Таким образом при содействии правых кругов дело о «прокламации ЦК» принимало большие размеры, — оно обратило на себя внимание гораздо большее, чем вообще того заслуживало. Ввиду этого я по собственному почину вызвал из Екатеринбурга к прямому проводу членов центр. комитета М. Я. Гендельмана и Ф. Ф. Федоровича (к тому времени ЦК из Уфы перебрался в Екатеринбург) и просил их передать центральному комитету мое и Авксентьева мнение о совершенной недопустимости подобного рода обращений. При этом самое обращение подвергнуто было мною очень резкой критике с указанием на те печальные последствия, которые подобные акты ЦК могут иметь, — я имел в виду визит генерала Нокса к Н. Д. Авксентьеву.
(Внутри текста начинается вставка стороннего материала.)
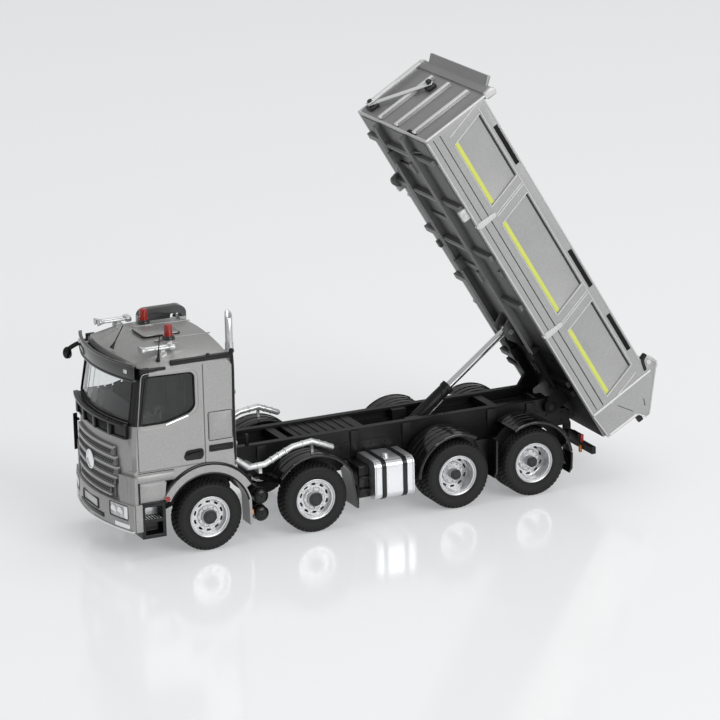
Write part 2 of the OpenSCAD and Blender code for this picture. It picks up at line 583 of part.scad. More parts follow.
module headlamps() color("#e6e8ea") vehicle() intersection() {
    front_band(bumper_half_w, bumper_out - 0.2, bumper_out, bumper_z, chin_z);
    lamp_box();
}

module sun_visor() color("#3c3d40") vehicle() visor_band();

module front_mirror() color("#1e1f21") vehicle() difference() {
    union() {
        p = [[cab_front - 3.2, -cab_half + 1.6, window_top_z - 2.2], [cab_front + 2.9, -cab_half - 0.4, window_top_z - 1],
             [cab_front + 4, -cab_half - 1, window_top_z - 2.8]];
        for (i = [0, 1]) hull()
            for (k = [i, i + 1]) translate(p[k]) sphere(r = 0.6, $fn = 16);
        translate(p[2]) rotate([0, 150, 0]) cylinder(r1 = 0.8, r2 = 1.5, h = 1.6, $fn = 24);
    }
    cab_body(0);
}

module cowl_panel() color("#242527") vehicle() cowl_band();

module beacons() color("#c81f1a", 0.8) vehicle() both_sides()
    translate([beacon_at[0], beacon_at[1], roof_seat_z]) {
    cylinder(r = 1.6, h = 1.3, $fn = 32);
    cylinder(r = 1.25, h = 4.4, $fn = 32);
}

module air_horns() color("#d9dbdd") vehicle() both_sides() for (k = [-1, 1])
    translate([8.6, horn_y + 1.05 * k, horn_seat_z + 1]) {
    along_x(0, 9) circle(r = 0.45, $fn = 24);
    along_x(9, 9.9 + 0.1 * k) circle(r = 0.85, $fn = 24);
    along_x(-0.9, 0.6) circle(r = 0.8, $fn = 24);
    box([2.2, -0.4, -1], [3.6, 0.4, 0]);
}

module cab_steps() color("#202123") vehicle() both_sides() difference() {
    box([arch_r + 0.3, rail_y + 4, 6.8], [cab_front - 1.7, cab_half + 0.6, chin_z]);
    for (z = [8, 13]) box([arch_r + 1.4, rail_y + 10, z], [cab_front - 2.8, cab_half + 1, z + 3.8]);
}

module cab_mudguards() color("#b3b5b7") vehicle() both_sides() {
    translate([0, 0, axle_z]) {
        across(steered_y - 0.6, cab_half + 0.7)
            polygon(concat(arc(arch_r + cab_guard_t, 28, 166, 16), arc(arch_r, 166, 28, 16)));
        across(cab_half - flange_w + 0.7, cab_half + 0.7)
            polygon(concat(arc(arch_r + flange_t, 28, 150, 16), arc(arch_r, 150, 28, 16)));
        across(steered_y - 0.6, cab_half + 0.7)
            polygon([arch_r * [cos(166), sin(166)], (arch_r + cab_guard_t) * [cos(166), sin(166)],
                     [-arch_r - 0.6, -5], [-arch_r + 0.2, -5]]);
        box([-arch_r - 0.5, rail_y, 5.2], [-arch_r + 0.5, steered_y, 6.8]);
    }
}

hoop_top_z = roof_edge_z + 6;
module intake_hoop() color("#34363a") vehicle() across(hoop_y[0], hoop_y[1]) difference() {
    r = 2.6;
    z0 = horn_seat_z + 0.6;
    polygon(concat([[hoop_x[1], z0]], arc(r, 0, 90, 6, [hoop_x[1] - r, hoop_top_z - r]),
                   arc(r, 90, 180, 6, [hoop_x[0] + r, hoop_top_z - r]), [[hoop_x[0], z0]]));
    hole = [hoop_x[0] + 1.4, hoop_x[0] + 5.2];
    translate([0, -1]) polygon(concat(arc(1.4, 180, 90, 6, [hole[0] + 1.4, hoop_top_z - 2.8]),
                   [[hole[1], hoop_top_z - 1.4], [hole[1] + 0.6, z0], [hole[0], z0]]));
}

// Bed
half_bed = bed_w / 2;
rib_t = 0.7;                                       // how far rails and pillars stand out of a panel
side_in = half_bed - bed_wall;
pillar_w = 7.4;
rear_bay = [3, 29.8];                              // side panels between the pillars
front_bay = [bed_l - 30.8, bed_l - 6.9];
bays = [rear_bay, [rear_bay[1] + pillar_w, front_bay[0] - pillar_w], front_bay];
lower_rail_w = 7.6;
top_rail_w = bed_h - 3.7;
pillar_lean = 3.3;
front_beam_w = bed_h + 1.1;
canopy_half = 20.2;
cross_u = [14, 46, bed_l - 46, bed_l - 26, bed_l - 8];

module bed_floor() color("#a6a8aa") vehicle() tipped()
    box([-9, -side_in, 0], [bed_l - bed_wall, side_in, bed_floor_t]);

module bed_side(s) color("#b0b2b4") vehicle() tipped() side(s) difference() {
    union() {
        box([0, side_in, 0], [bed_l, half_bed, bed_h]);
        across(side_in, half_bed) polygon(concat(cheek, [[5.5, 0]]));
    }
    // recessed panels between the pillars
    for (b = bays) across(half_bed - rib_t, half_bed + 1)
        polygon([[b[0], lower_rail_w], [b[1], lower_rail_w], [b[1] + pillar_lean, top_rail_w], [b[0] + pillar_lean, top_rail_w]]);
    // grooves along the lower rail
    for (w = [2.3, 4.9]) box([1, half_bed - 0.35, w - 0.15], [bed_l - 1, half_bed + 1, w + 0.15]);
}

module bed_front_wall() color("#a2a4a6") vehicle() tipped() {
    inner = bed_l - bed_wall;
    box([inner, -side_in, 0], [bed_l, side_in, front_beam_w + eps]);
    box([inner, -half_bed, front_beam_w], [bed_l + 0.6, half_bed, front_beam_w + 3.3]);
    // canopy plate, leaning over the cab
    across(-canopy_half, canopy_half) polygon([[bed_l - 0.9, front_beam_w + 2.4], [bed_l + 0.4, front_beam_w + 2.4],
                                               [bed_l + 3, front_beam_w + 5], [bed_l + 2.2, front_beam_w + 5.8]]);
    for (k = [-0.4, 0.08, 0.6]) box([bed_l - eps, k * half_bed - 1, 1.5], [bed_l + 1, k * half_bed + 1, bed_h]);
}

module bed_rails() color("#2c2d30") vehicle() tipped() {
    r_out = bed_rail_y;
    r_in = bed_rail_y - 2;
    plate_y = [rail_y + 0.4, rail_y + 1.8];
    both_sides() {
        box([hinge_u + 2.3, r_in, -bed_rail_h], [bed_l - 0.5, r_out, 0]);
        for (u = [18, bed_l / 2, bed_l - 12])
            box([u - 2, rail_y - rail_w + 0.6, -bed_rail_h - pad_h], [u + 2, r_in + eps, 0]);
        // hinge plates outside the frame
        difference() {
            union() {
                across(plate_y[0], plate_y[1])
                    polygon([[hinge_u - 2, 0], [hinge_u - 2, hinge_w], [hinge_u + 2, hinge_w], [hinge_u + 5, 0]]);
                translate([hinge_u, 0, hinge_w]) bar_y(2, plate_y[0], plate_y[1]);
            }
            translate([hinge_u, 0, hinge_w]) bar_y(hinge_pin_r + run_c, rail_y, rail_y + 3);
        }
        // cheeks for the cylinder's eye
        across(eye_cheek_y, eye_cheek_y + 1)
            polygon([[eye_bed[0] - 9, 0], [eye_bed[0] - 2, -4.6], [eye_bed[0] + 2, -4.6], [eye_bed[0] + 4.5, 0]]);
        for (u = cross_u) box([u - 1, r_out - eps, -1.6], [u + 1, side_in, 0]);
    }
    for (u = cross_u) if (u > eye_bed[0] + 20) box([u - 1, -r_in - eps, 0.4 - bed_rail_h], [u + 1, r_in + eps, 0]);
}

module tailgate() color("#a8aaac") vehicle() tipped() {
    inner = side_in - gap;
    across(-inner, inner) polygon(concat(gate_outside, gate_inside));
    both_sides() {
        across(inner - 1.6, inner) polygon([[0, bed_h + 3.5], [3, bed_h + 3.6], [3, bed_h + 0.6], [0.4, bed_h + 2]]);
        translate([gate_hinge[0], 0, gate_hinge[1]]) bar_y(1.5, inner - 1.6, inner);
    }
}

// Tipping cylinder, in line from the trunnion to the eye
module cylinder_line() translate([trunnion[0], 0, trunnion[1]]) rotate([0, cylinder_a - 90, 0]) children();

module cylinder_barrel() color("#2a2b2e") vehicle() cylinder_line() difference() {
    union() {
        translate([0, 0, -barrel_in]) cylinder(r = barrel_r, h = barrel_in + barrel_out);
        translate([0, 0, barrel_out - 1.6]) cylinder(r = barrel_r + 0.25, h = 1.6);
        bar_y(stub_r, -rail_y + rail_w + 0.3, rail_y - rail_w - 0.3);
        bar_y(1.9, -3.9, 3.9);
    }
    translate([0, 0, -barrel_in + 1]) cylinder(r = rod_r + run_c, h = barrel_in + barrel_out);
}

module cylinder_rod() color("#e2e4e6") vehicle() cylinder_line() {
    translate([0, 0, barrel_out - 5]) cylinder(r = rod_r, h = cylinder_l - barrel_out + 5);
    translate([0, 0, cylinder_l]) bar_y(eye_r, 0.4 - eye_cheek_y, eye_cheek_y - 0.4);
}

chassis_frame();
tipper_frame();
engine();
front_axle(1);  // front_axle_1
front_axle(2);  // front_axle_2
rear_axle(3);  // rear_axle_3
rear_axle(4);  // rear_axle_4
rear_springs();
for (a = [1, 2], s = ["left", "right"]) knuckle(a, s);
for (a = [1, 2]) tie_rod(a);
for (a = [1:4], s = ["left", "right"]) tyre(a, s);
for (a = [1:4], s = ["left", "right"]) rim(a, s);
fuel_tank();
side_boxes();
air_tanks();
side_tubes();
mudguards();
rear_bumper();
rear_lamps();
exhaust_stack();
cab_shell();
cab_glazing();
cab_interior();
grille();
front_bumper();
headlamps();
sun_visor();
front_mirror();
cowl_panel();
beacons();
air_horns();
cab_steps();
cab_mudguards();
intake_hoop();
bed_floor();
bed_side("left");  // bed_side_left
bed_side("right");  // bed_side_right
bed_front_wall();
bed_rails();
tailgate();
cylinder_barrel();
cylinder_rod();
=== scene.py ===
"""Finish of a four-axle tipper truck display model: its looks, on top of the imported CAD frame."""

import json
import math

import bmesh
import bpy
from bpy.props import FloatProperty, FloatVectorProperty, IntProperty, PointerProperty
from mathutils import Matrix, Vector


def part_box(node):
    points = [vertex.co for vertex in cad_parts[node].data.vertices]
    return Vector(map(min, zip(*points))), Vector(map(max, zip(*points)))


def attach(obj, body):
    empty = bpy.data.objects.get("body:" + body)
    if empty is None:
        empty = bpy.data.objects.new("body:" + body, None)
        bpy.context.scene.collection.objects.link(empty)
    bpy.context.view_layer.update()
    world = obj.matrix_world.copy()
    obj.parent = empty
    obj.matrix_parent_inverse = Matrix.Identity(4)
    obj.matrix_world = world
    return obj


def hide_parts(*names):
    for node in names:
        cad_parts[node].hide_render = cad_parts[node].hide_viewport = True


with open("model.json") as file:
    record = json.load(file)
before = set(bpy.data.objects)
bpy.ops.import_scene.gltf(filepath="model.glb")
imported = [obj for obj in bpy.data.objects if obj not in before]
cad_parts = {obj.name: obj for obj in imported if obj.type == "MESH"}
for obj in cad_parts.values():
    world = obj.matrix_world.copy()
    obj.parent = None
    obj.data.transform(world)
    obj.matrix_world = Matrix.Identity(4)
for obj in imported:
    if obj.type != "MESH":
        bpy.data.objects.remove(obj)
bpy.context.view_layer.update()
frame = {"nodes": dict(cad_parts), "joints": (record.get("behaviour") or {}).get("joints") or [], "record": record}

bl_info = {
    "name": "Tipper truck model",
    "version": (1, 0, 0),
    "blender": (4, 5, 0),
    "location": "3D View > Sidebar > Tipper",
    "description": "Builds the finish of a four-axle tipper truck display model on its CAD frame",
    "category": "Object",
}

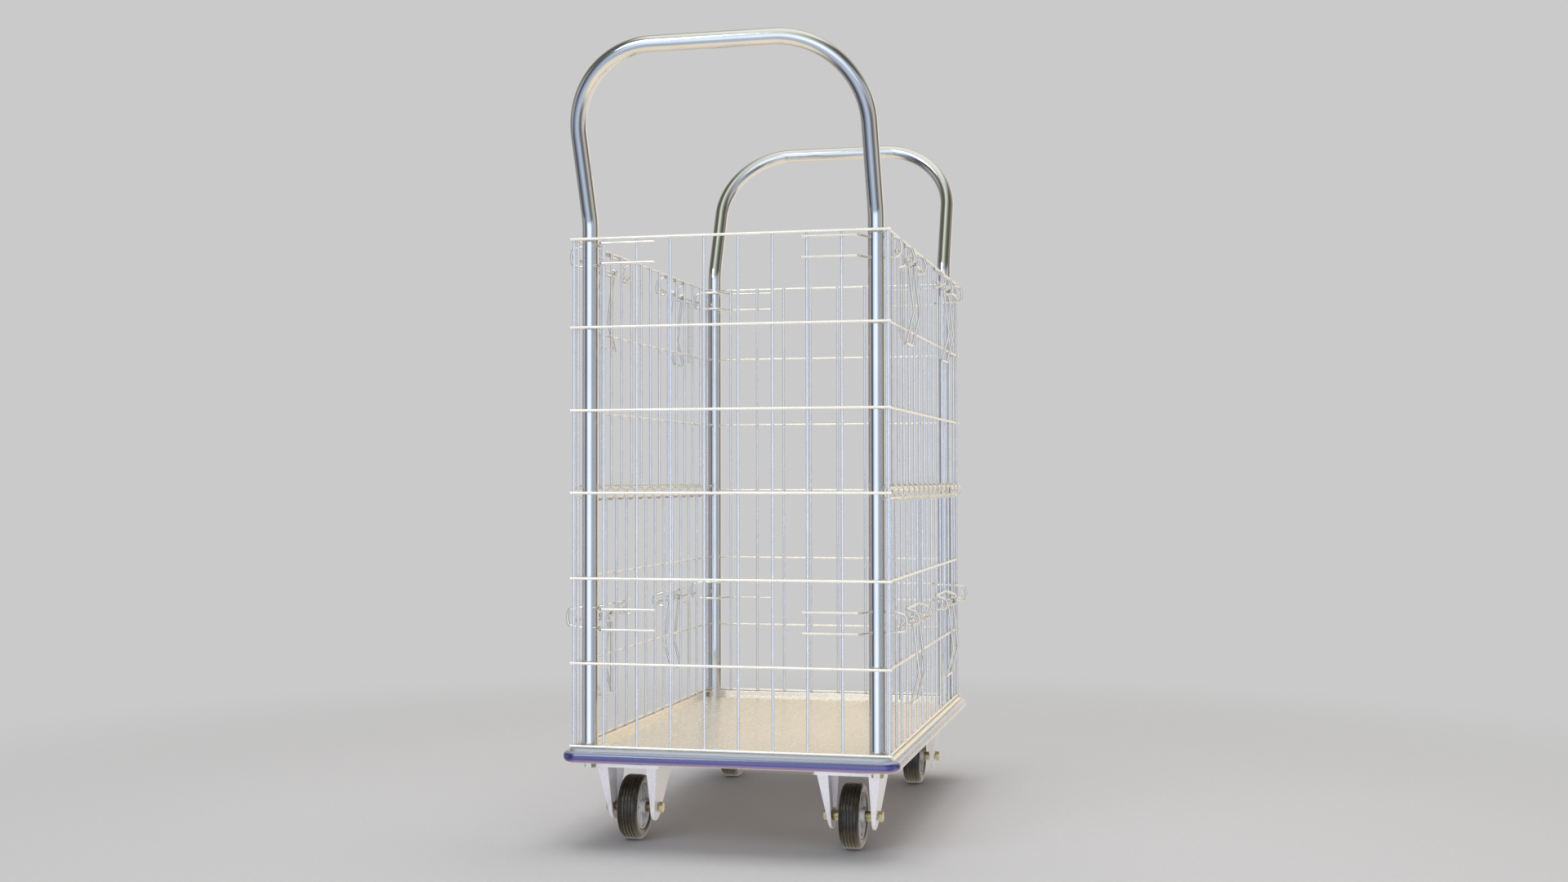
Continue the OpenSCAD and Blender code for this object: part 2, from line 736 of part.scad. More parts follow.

Текст этого разговора, записанный моим секретарем, находился в портфеле, взятом у меня на квартире офицерами Колчака, и таким образом правительству Колчака должно быть точно известно действительное отношение Авксентьева и мое к обращению ЦК. Кроме того, уже после нашего ареста Колчаком я обращал внимание министра юстиции правительства Колчака г. Старынкевича на этот мой разговор. И тем не менее, еще в январе правительство Колчака продолжало утверждать, что мы двое «находились в плену у ЦК», что «прокламация ЦК не получила должного действенного отпора со стороны директории». В это же приблизительно время Н. Д. Авксентьев из разговора по прямому проводу с Н. П. Огановским в Екатеринбурге, которого правительство приглашало занять пост товарища министра земледелия, узнал, что в Екатеринбурге «Обращение ЦК» было предметом обсуждения съезда членов Учредительного Собрания, при чем голоса разделились следующим образом: 22 голоса за, 10 — против и 10 заняли промежуточную позицию, соглашаясь с общей оценкой политического положения, данного в «Обращении», но считая бестактным его опубликование; наконец, трое воздержались. Таким образом абсолютного большинства съезда членов Учредительного Собрания «Обращение» не получило, и была выработана согласительная резолюция — в противоположность утверждению правительства Колчака.